● **Supplied information**:
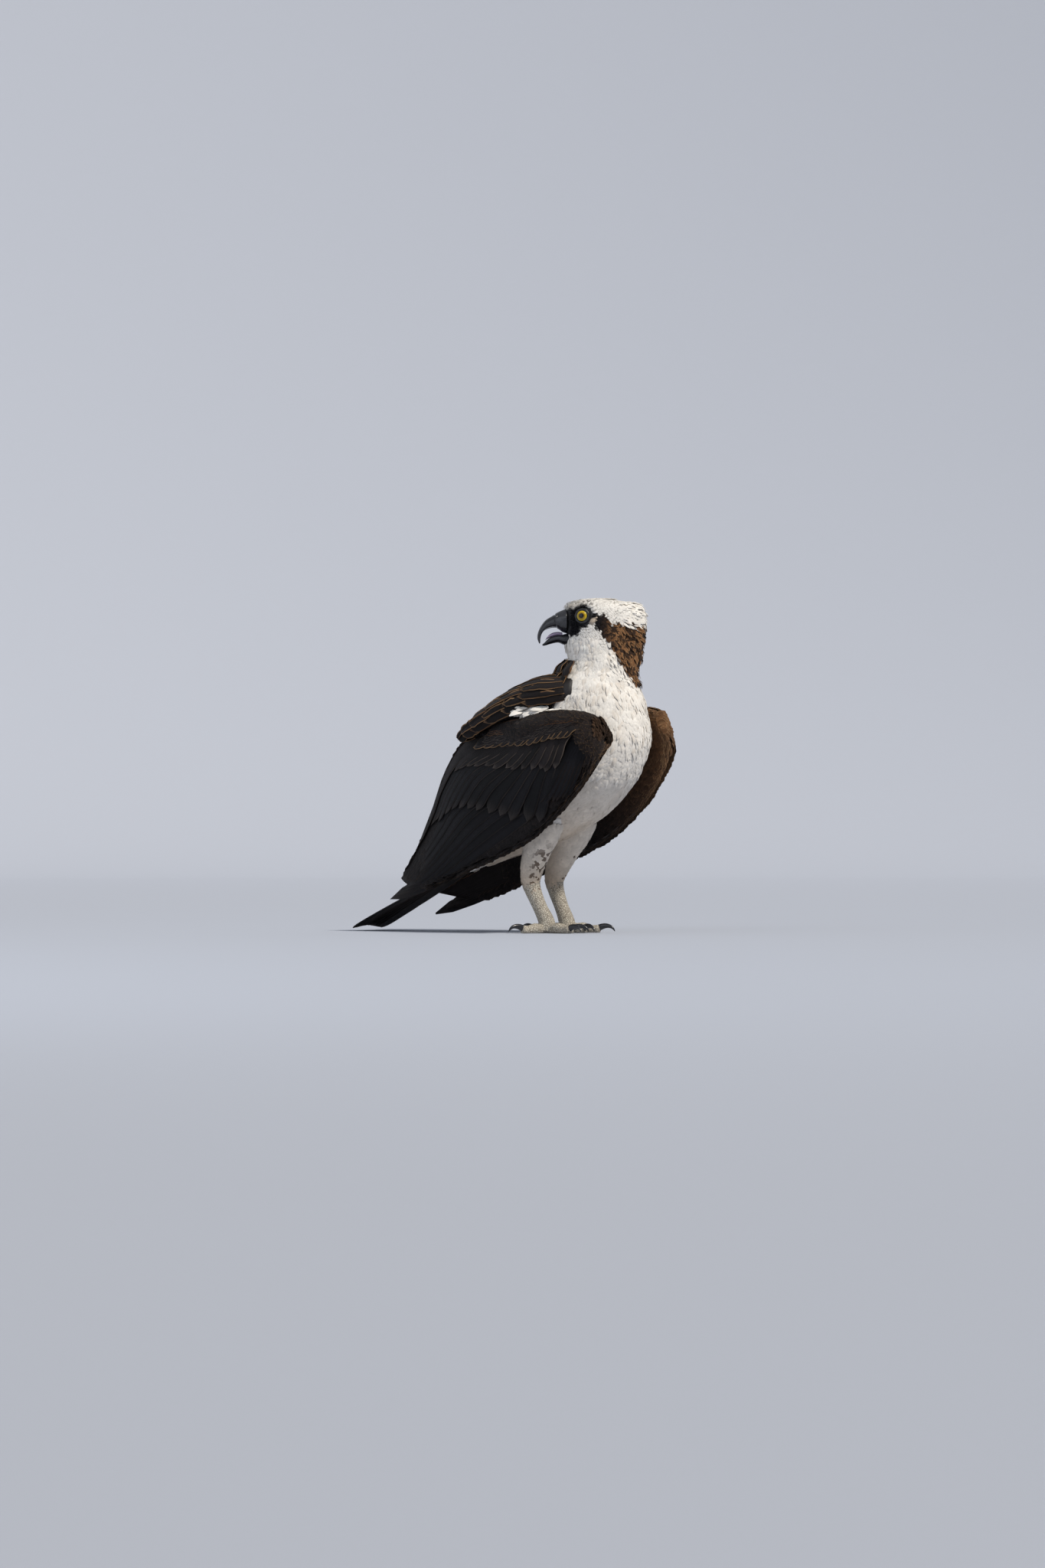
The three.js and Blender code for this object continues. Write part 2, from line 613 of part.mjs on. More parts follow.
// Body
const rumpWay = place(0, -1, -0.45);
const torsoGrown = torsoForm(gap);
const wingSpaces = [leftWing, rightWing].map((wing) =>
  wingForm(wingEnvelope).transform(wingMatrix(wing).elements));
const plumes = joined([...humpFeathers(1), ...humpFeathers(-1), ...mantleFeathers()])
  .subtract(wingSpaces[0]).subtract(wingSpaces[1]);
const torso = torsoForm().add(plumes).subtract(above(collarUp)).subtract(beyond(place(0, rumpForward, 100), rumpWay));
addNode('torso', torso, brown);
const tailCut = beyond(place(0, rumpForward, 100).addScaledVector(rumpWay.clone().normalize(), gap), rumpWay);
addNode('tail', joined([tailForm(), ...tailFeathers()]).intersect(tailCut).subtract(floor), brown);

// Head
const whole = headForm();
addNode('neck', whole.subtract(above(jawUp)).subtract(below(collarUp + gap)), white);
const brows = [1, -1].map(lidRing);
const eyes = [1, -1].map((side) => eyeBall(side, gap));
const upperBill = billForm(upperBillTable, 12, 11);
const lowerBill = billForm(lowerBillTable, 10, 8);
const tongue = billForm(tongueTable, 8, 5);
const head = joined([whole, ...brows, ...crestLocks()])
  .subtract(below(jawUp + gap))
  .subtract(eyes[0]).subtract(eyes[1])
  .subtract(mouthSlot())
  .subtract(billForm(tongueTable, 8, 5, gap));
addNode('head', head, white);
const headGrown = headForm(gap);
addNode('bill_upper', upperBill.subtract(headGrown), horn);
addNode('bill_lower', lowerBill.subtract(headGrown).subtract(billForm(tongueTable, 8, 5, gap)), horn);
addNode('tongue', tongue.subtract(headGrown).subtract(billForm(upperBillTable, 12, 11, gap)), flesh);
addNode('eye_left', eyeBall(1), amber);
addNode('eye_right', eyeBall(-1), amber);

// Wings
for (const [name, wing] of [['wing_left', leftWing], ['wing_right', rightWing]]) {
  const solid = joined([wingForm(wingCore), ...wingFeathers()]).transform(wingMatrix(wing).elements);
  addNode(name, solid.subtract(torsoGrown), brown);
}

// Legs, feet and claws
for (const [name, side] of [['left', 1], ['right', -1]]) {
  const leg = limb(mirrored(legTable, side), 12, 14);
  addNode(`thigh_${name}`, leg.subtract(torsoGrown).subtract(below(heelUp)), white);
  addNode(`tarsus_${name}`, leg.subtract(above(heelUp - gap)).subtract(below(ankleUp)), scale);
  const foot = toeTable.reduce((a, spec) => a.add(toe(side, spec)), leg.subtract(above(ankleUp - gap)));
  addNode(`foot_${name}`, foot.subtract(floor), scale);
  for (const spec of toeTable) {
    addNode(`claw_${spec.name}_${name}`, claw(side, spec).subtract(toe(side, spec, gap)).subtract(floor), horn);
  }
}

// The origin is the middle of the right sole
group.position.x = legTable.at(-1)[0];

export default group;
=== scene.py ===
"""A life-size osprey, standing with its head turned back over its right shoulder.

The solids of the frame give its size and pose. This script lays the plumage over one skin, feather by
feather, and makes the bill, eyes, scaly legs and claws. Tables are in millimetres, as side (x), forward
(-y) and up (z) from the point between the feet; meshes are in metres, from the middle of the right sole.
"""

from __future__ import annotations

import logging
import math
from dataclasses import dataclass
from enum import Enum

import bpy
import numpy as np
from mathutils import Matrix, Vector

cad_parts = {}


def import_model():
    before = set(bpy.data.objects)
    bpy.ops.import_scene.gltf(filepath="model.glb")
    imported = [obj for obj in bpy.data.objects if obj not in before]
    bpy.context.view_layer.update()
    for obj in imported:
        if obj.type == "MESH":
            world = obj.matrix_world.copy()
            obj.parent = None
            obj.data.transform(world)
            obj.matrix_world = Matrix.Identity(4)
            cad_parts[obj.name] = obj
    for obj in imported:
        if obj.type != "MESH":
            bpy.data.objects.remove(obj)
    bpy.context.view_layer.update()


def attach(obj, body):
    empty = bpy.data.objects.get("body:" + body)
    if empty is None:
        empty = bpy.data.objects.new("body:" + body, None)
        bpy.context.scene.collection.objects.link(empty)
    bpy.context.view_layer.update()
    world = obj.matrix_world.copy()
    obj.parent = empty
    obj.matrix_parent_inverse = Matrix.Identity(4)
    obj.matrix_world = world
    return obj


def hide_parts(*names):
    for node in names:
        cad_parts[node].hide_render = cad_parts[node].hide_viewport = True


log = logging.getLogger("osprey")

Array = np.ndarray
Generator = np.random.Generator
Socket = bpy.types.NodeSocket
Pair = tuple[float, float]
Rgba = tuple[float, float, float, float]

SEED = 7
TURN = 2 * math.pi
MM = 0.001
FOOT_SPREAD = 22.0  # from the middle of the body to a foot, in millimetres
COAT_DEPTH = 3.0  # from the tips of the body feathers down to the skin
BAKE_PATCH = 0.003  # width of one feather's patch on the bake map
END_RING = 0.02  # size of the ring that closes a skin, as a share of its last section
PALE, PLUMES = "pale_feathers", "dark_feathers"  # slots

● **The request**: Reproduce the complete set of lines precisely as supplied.

● **Correct response**:
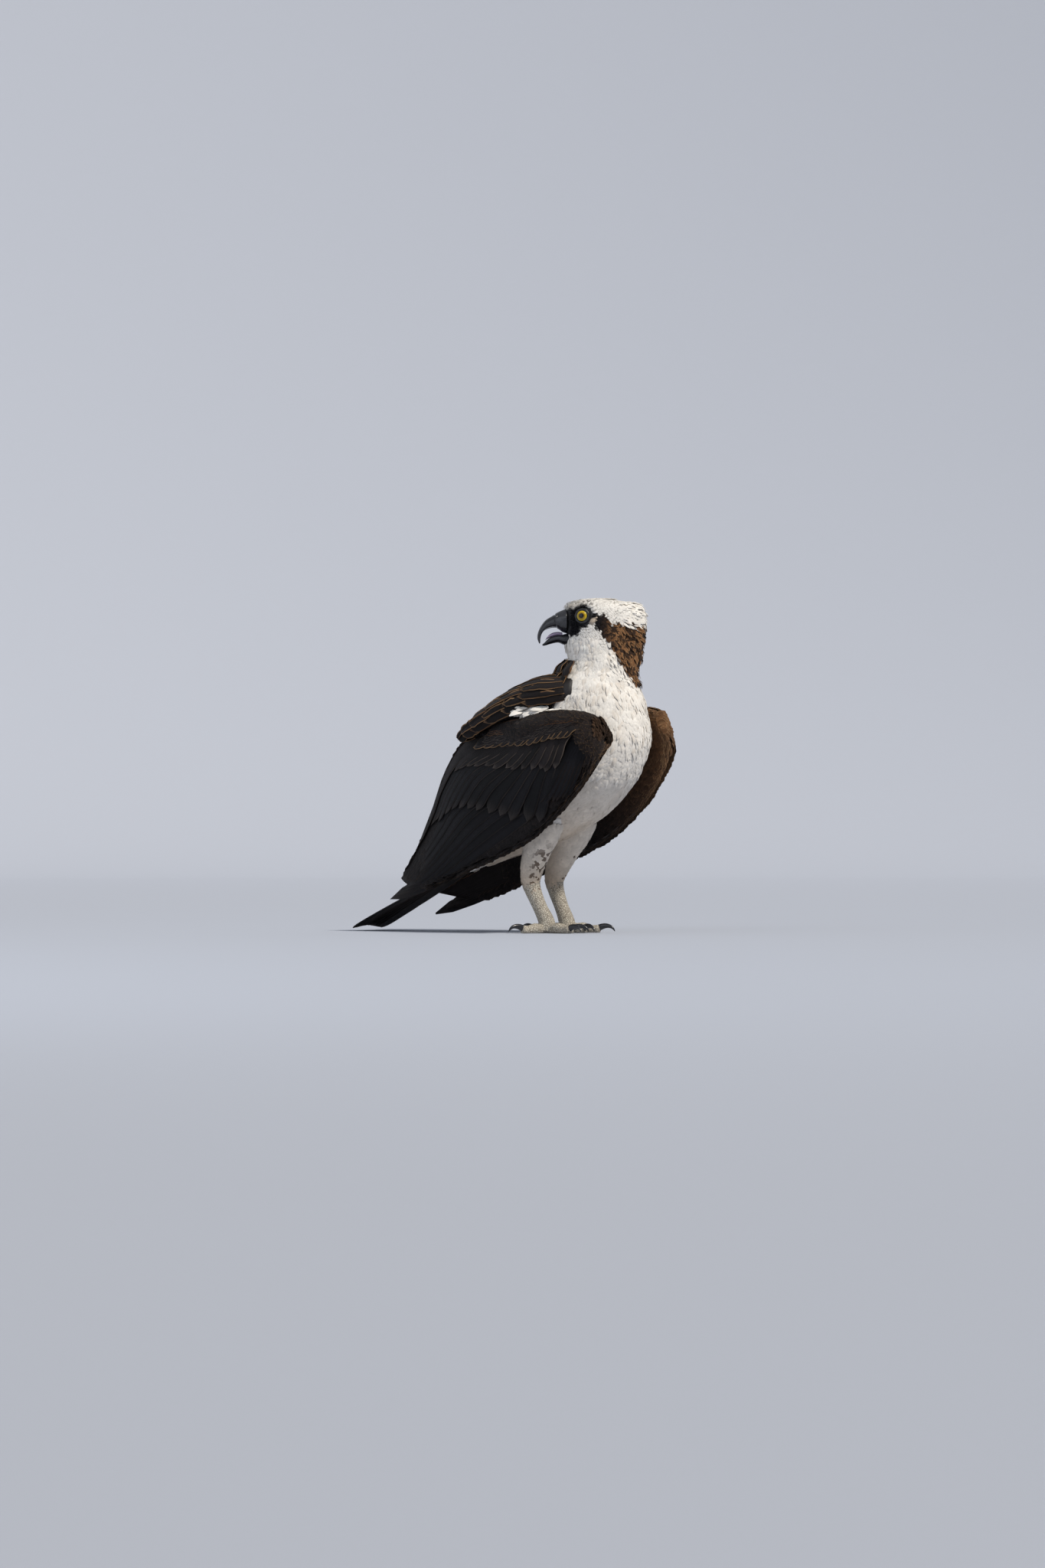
The three.js and Blender code for this object continues. Write part 2, from line 613 of part.mjs on. More parts follow.
// Body
const rumpWay = place(0, -1, -0.45);
const torsoGrown = torsoForm(gap);
const wingSpaces = [leftWing, rightWing].map((wing) =>
  wingForm(wingEnvelope).transform(wingMatrix(wing).elements));
const plumes = joined([...humpFeathers(1), ...humpFeathers(-1), ...mantleFeathers()])
  .subtract(wingSpaces[0]).subtract(wingSpaces[1]);
const torso = torsoForm().add(plumes).subtract(above(collarUp)).subtract(beyond(place(0, rumpForward, 100), rumpWay));
addNode('torso', torso, brown);
const tailCut = beyond(place(0, rumpForward, 100).addScaledVector(rumpWay.clone().normalize(), gap), rumpWay);
addNode('tail', joined([tailForm(), ...tailFeathers()]).intersect(tailCut).subtract(floor), brown);

// Head
const whole = headForm();
addNode('neck', whole.subtract(above(jawUp)).subtract(below(collarUp + gap)), white);
const brows = [1, -1].map(lidRing);
const eyes = [1, -1].map((side) => eyeBall(side, gap));
const upperBill = billForm(upperBillTable, 12, 11);
const lowerBill = billForm(lowerBillTable, 10, 8);
const tongue = billForm(tongueTable, 8, 5);
const head = joined([whole, ...brows, ...crestLocks()])
  .subtract(below(jawUp + gap))
  .subtract(eyes[0]).subtract(eyes[1])
  .subtract(mouthSlot())
  .subtract(billForm(tongueTable, 8, 5, gap));
addNode('head', head, white);
const headGrown = headForm(gap);
addNode('bill_upper', upperBill.subtract(headGrown), horn);
addNode('bill_lower', lowerBill.subtract(headGrown).subtract(billForm(tongueTable, 8, 5, gap)), horn);
addNode('tongue', tongue.subtract(headGrown).subtract(billForm(upperBillTable, 12, 11, gap)), flesh);
addNode('eye_left', eyeBall(1), amber);
addNode('eye_right', eyeBall(-1), amber);

// Wings
for (const [name, wing] of [['wing_left', leftWing], ['wing_right', rightWing]]) {
  const solid = joined([wingForm(wingCore), ...wingFeathers()]).transform(wingMatrix(wing).elements);
  addNode(name, solid.subtract(torsoGrown), brown);
}

// Legs, feet and claws
for (const [name, side] of [['left', 1], ['right', -1]]) {
  const leg = limb(mirrored(legTable, side), 12, 14);
  addNode(`thigh_${name}`, leg.subtract(torsoGrown).subtract(below(heelUp)), white);
  addNode(`tarsus_${name}`, leg.subtract(above(heelUp - gap)).subtract(below(ankleUp)), scale);
  const foot = toeTable.reduce((a, spec) => a.add(toe(side, spec)), leg.subtract(above(ankleUp - gap)));
  addNode(`foot_${name}`, foot.subtract(floor), scale);
  for (const spec of toeTable) {
    addNode(`claw_${spec.name}_${name}`, claw(side, spec).subtract(toe(side, spec, gap)).subtract(floor), horn);
  }
}

// The origin is the middle of the right sole
group.position.x = legTable.at(-1)[0];

export default group;
=== scene.py ===
"""A life-size osprey, standing with its head turned back over its right shoulder.

The solids of the frame give its size and pose. This script lays the plumage over one skin, feather by
feather, and makes the bill, eyes, scaly legs and claws. Tables are in millimetres, as side (x), forward
(-y) and up (z) from the point between the feet; meshes are in metres, from the middle of the right sole.
"""

from __future__ import annotations

import logging
import math
from dataclasses import dataclass
from enum import Enum

import bpy
import numpy as np
from mathutils import Matrix, Vector

cad_parts = {}


def import_model():
    before = set(bpy.data.objects)
    bpy.ops.import_scene.gltf(filepath="model.glb")
    imported = [obj for obj in bpy.data.objects if obj not in before]
    bpy.context.view_layer.update()
    for obj in imported:
        if obj.type == "MESH":
            world = obj.matrix_world.copy()
            obj.parent = None
            obj.data.transform(world)
            obj.matrix_world = Matrix.Identity(4)
            cad_parts[obj.name] = obj
    for obj in imported:
        if obj.type != "MESH":
            bpy.data.objects.remove(obj)
    bpy.context.view_layer.update()


def attach(obj, body):
    empty = bpy.data.objects.get("body:" + body)
    if empty is None:
        empty = bpy.data.objects.new("body:" + body, None)
        bpy.context.scene.collection.objects.link(empty)
    bpy.context.view_layer.update()
    world = obj.matrix_world.copy()
    obj.parent = empty
    obj.matrix_parent_inverse = Matrix.Identity(4)
    obj.matrix_world = world
    return obj


def hide_parts(*names):
    for node in names:
        cad_parts[node].hide_render = cad_parts[node].hide_viewport = True


log = logging.getLogger("osprey")

Array = np.ndarray
Generator = np.random.Generator
Socket = bpy.types.NodeSocket
Pair = tuple[float, float]
Rgba = tuple[float, float, float, float]

SEED = 7
TURN = 2 * math.pi
MM = 0.001
FOOT_SPREAD = 22.0  # from the middle of the body to a foot, in millimetres
COAT_DEPTH = 3.0  # from the tips of the body feathers down to the skin
BAKE_PATCH = 0.003  # width of one feather's patch on the bake map
END_RING = 0.02  # size of the ring that closes a skin, as a share of its last section
PALE, PLUMES = "pale_feathers", "dark_feathers"  # slots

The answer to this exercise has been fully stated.